I've been thinking a lot lately about what it means to be out of step or out of sorts with the rest of your community.
Maybe it is because the tragedies of last week in Boston and in Waco, TX still lay heavy on so many of our hearts. Though the news cycle will soon move on-- for these folks in the throes of grief the journey will be a long one.
Maybe it is because for me personally, this "Sabbatical" has gone on longer than I would have liked. And I'm thinking these days a lot about what it means to be "useful." I often feel like I'm just not.
Maybe it is because I've recently journeyed with friends through the abuse of workplace authority, church doctrines that hurt instead of providing hope, and endless days of feeling life is simply not going to get better anytime soon. Heavy stuff for sure.

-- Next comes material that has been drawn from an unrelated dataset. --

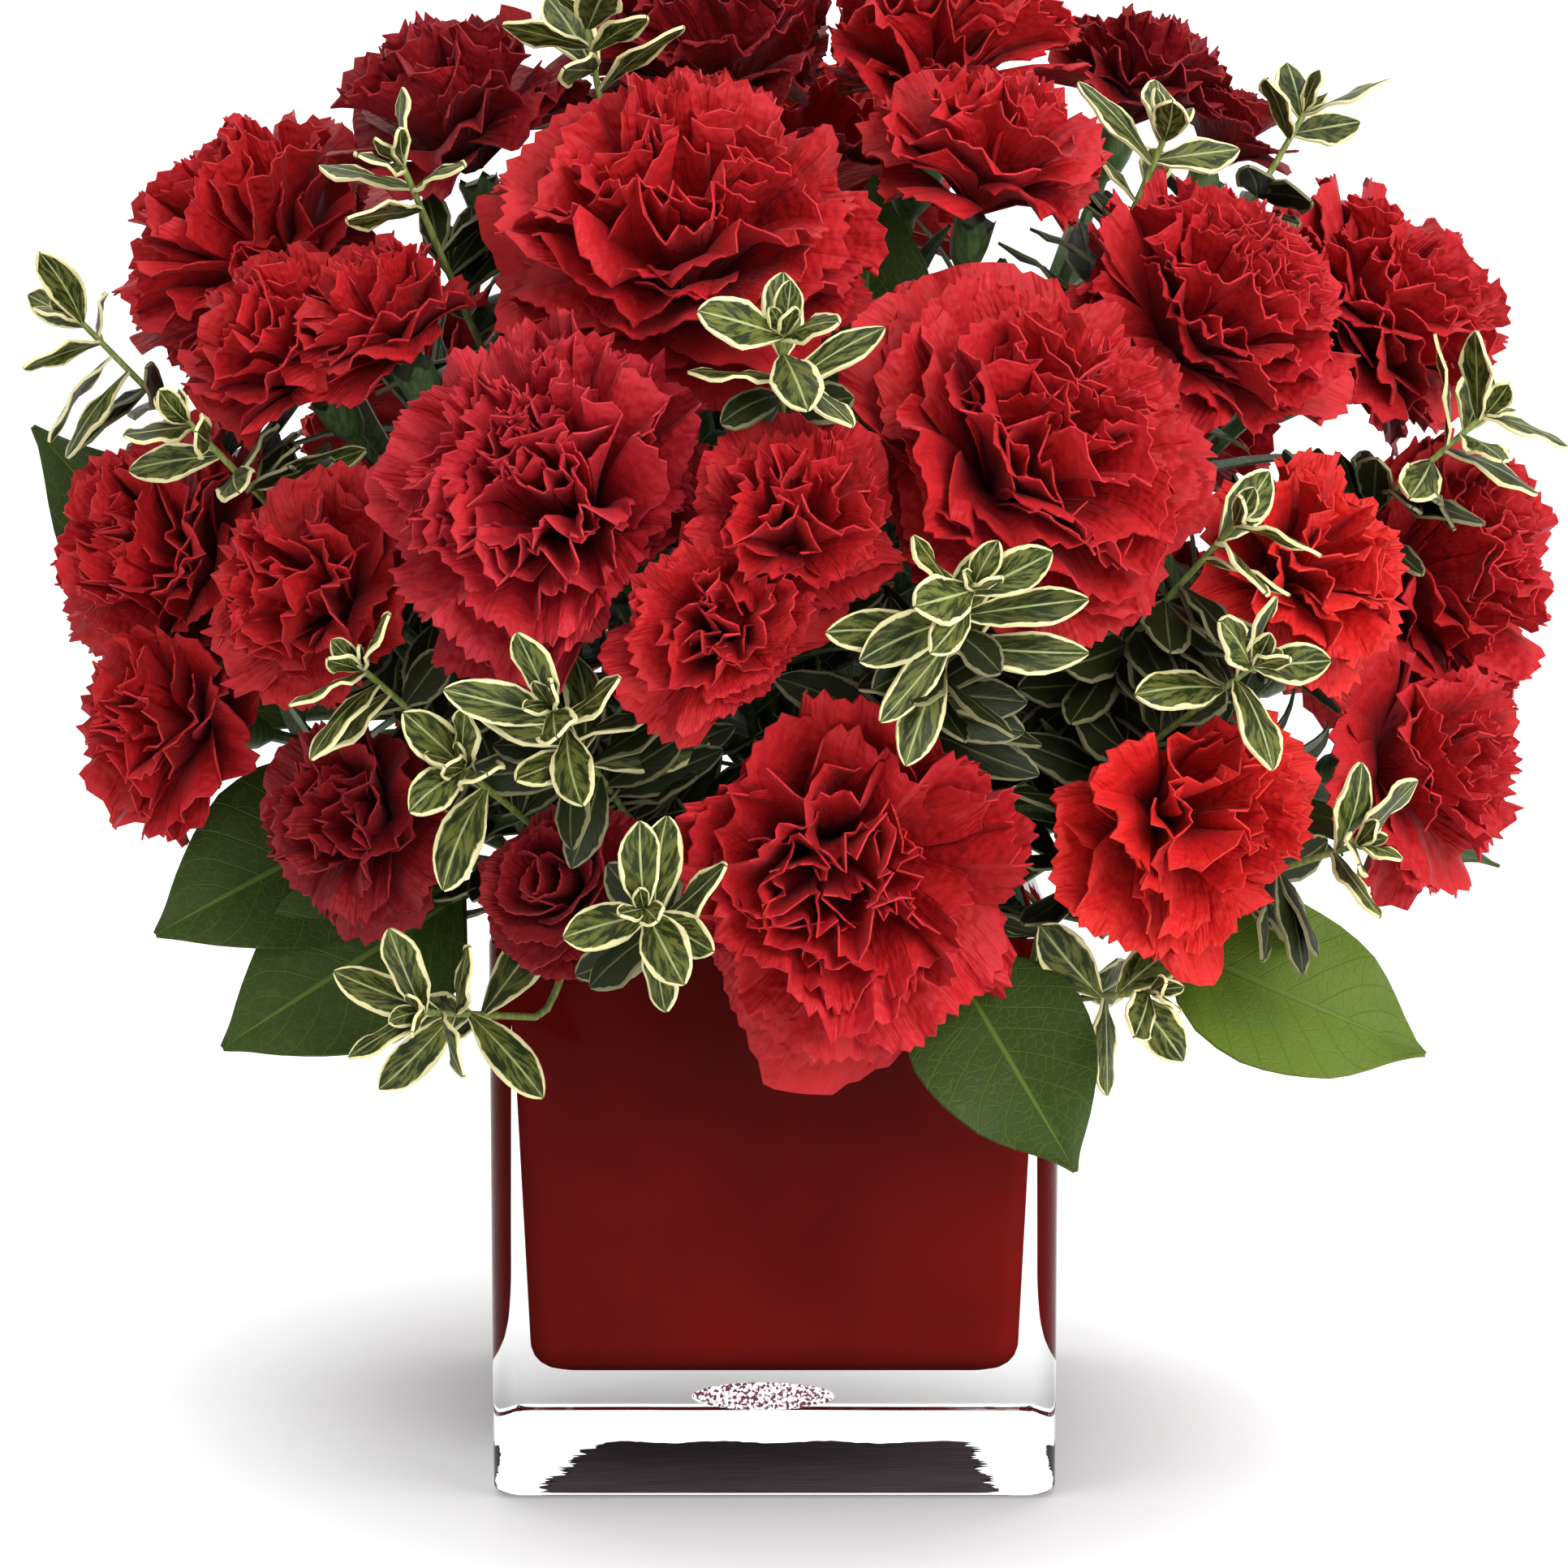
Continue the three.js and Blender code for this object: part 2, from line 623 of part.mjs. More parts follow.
// A blade: to each section two sharp sides, a rib above and, unless its underside is plain, a face
// below. If it has a stalk, that is skinned with it, as thick as it is wide.
function blade({ stalk, from, along, looks, length, width, thickness, stations, fold, droop, plain }) {
  const side = new THREE.Vector3().crossVectors(looks, along).normalize();
  const face = new THREE.Vector3().crossVectors(along, side).normalize();
  const section = (mid, half, thick, lift = 0, wave = 0) => {
    const point = (across, up) => mid.clone().addScaledVector(side, across).addScaledVector(face, up);
    const ring = [point(half, lift + wave), point(0, thick), point(-half, lift - wave)];
    return plain ? ring : [...ring, point(0, -thick)];
  };
  const rings = stations.map(([share, wide, wave = 0]) => {
    const half = (width / 2) * wide;
    const mid = from.clone().addScaledVector(along, length * share);
    mid.addScaledVector(face, -droop * length * share * share);
    const rib = wide > 0 ? thickness / (plain ? 1 : 2) : 0;
    return section(mid, half, rib, fold * half, wave * length);
  });
  if (!stalk) return skinned(rings);
  const r = STEM.leafStalk * FORK.thinner;
  const stalkRings = [0, 0.5, 1].map((t) => section(stalk.getPointAt(t), r, r));
  return skinned([...stalkRings, ...rings.slice(1)]);
}

// Along a leaf: the share of its length, of its width, and the wave of its edge.
const SPRIG_STATIONS = [
  [0, 0],
  [0.18, 0.2],
  [0.6, 1],
  [1, 0],
];
const BROAD_STATIONS = [
  [0, 0],
  [0.12, 0.62, 0.01],
  [0.4, 1, -0.015],
  [0.68, 0.76, 0.015],
  [0.88, 0.3, 0],
  [1, 0],
];

// Whether a point lies in a head or so near that a leaf there would touch it.
function inHead(point, head) {
  const away = point.clone().sub(head.calyx);
  const distance = away.length();
  if (away.dot(head.axis) < 0) return false;
  return distance < spreadTowards(head, away.divideScalar(distance)) + LEAF.room;
}

// Whether a leaf from a point along a direction stays out of every head, off the vase and nearer to
// its own shoot than to any other.
function isClear(from, direction, length, tip) {
  const half = VASE.side / 2 + 3;
  return [0.35, 0.6, 0.8, 1].every((share) => {
    const point = from.clone().addScaledVector(direction, share * length);
    const inVase = Math.max(Math.abs(point.x), Math.abs(point.y)) < half && point.z < VASE.height + 3;
    if (inVase || heads.some((h) => inHead(point, h))) return false;
    const own = point.distanceTo(tip) + LEAF.sprigWidth / 2;
    return shootTips.every((other) => other.equals(tip) || point.distanceTo(other) > own);
  });
}

// The way a leaf can lie and the length it can have there: as open as it likes and full length if
// nothing is in the way, else bent up, else shorter and bent up.
function clearWay({ from, axis, side, length, open, tip }) {
  for (const share of LEAF.lengthsTried) {
    for (let degrees = open; degrees > LEAF.leastOpen; degrees -= 4) {
      const a = THREE.MathUtils.degToRad(degrees);
      const along = axis.clone().multiplyScalar(Math.cos(a)).addScaledVector(side, Math.sin(a));
      if (isClear(from, along, length * share, tip)) return { along, length: length * share };
    }
  }
  return null;
}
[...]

I tried to pull together some of my thoughts on all of this last week in piece that the Associated Baptist Press ran called, "Out of Season." In it, I stayed close to the "feeling out of sort" feeling that happens often in community life, in particular in churches. It's Easter and we're not joyful. It's Christmas and we don't feel like giving gifts. It's Good Friday and we feel like shouting with happiness. How do we relate to one another then? I think such is a discussion that we have to keep having in our faith communities.
In the meantime, as I sort through my own life, all I know is that grief takes time. Life transitions take time. Sometimes as hard as we try, we just aren't going to be in the emotional or spiritual place as everyone else. Thank goodness then for grace that finds us even on days when we are simply "out of sorts."